A purportedly legal case is wending its way through the courts, and there is a strangely muted debate going on, regarding women in combat. I have instinctively rejected the thought of women serving in active combat, but have wondered how to explain it. Science Fiction writer Robert Heinlein supplied the right words, some forty years ago. As found in this PDF file, Heinlein, a naval officer, delivered the James Forrestal Memorial Lecture to the Brigade of Midshipmen in April 1973. The first half of his remarks concern how to write fiction and get paid for it. Then he went on to ask the audience, "Why are you here?"
In 1973, patriotism was unpopular. It is even less popular today. Heinlein described how to find a troop of baboons on the African veldt: don't look on the ground, but look for a lone baboon up a tree. That is the sentinel of a troop, invariably a young male. Why is he there? He is a lookout for predators, primarily leopards. His role is patriotic. Should he spot a leopard he can warn the others in time for them to take to the trees, where they have a chance of avoiding or fighting off a leopard. Every couple of hours a different young male is sent up the tree to relieve the first, who can then forage for food.
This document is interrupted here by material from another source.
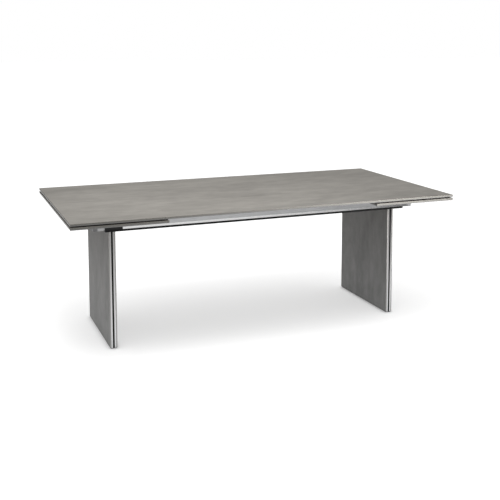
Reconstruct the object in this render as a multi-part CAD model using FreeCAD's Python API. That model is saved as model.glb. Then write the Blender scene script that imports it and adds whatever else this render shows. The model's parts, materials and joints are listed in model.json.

Heinlein discussed the morality of fighting. If you are attacked, you fight for your life. If you aren't willing to defend yourself, you are a detriment to the species. You will soon die and your "morality" in other regards will not matter at all. The attacker is immoral; the defender is moral. Then, at the next level, will you defend your family members? To do so is moral. To fail to do so leads to extinction of your family. To cut this discursion short: will you fight for your city, state or nation? To do so is moral. Heinlein then recalls the Navy's basic motto of patriotism: "Save women and children first."
Why is this more moral than other possible choices? Men are expendable. Women and children are not, if there is to be a future for the group, whether it is a family or a nation or a species, including Homo sapiens. In the ultimate "Adam" fantasy, one man can impregnate a nearly unlimited number of women. But one woman cannot bear any great number of children. Simply compare two scenarios:
- A terrible disaster has left one man alive, and 100 women.
- A terrible disaster has left one woman alive, and 100 men.
This is not to say that women are poor fighters. I know a number of women who are stronger, faster and smarter than I am, and I am no weak man. But they can bear children, and I cannot. However, let me quote Heinlein's key sentence: "Every human culture is based on 'Women and children first'—and any attempt to do it any other way leads quickly to extinction." For this reason, and this reason alone, allowing women in combat is a morally repugnant idea and ought to be rejected in the most definite manner.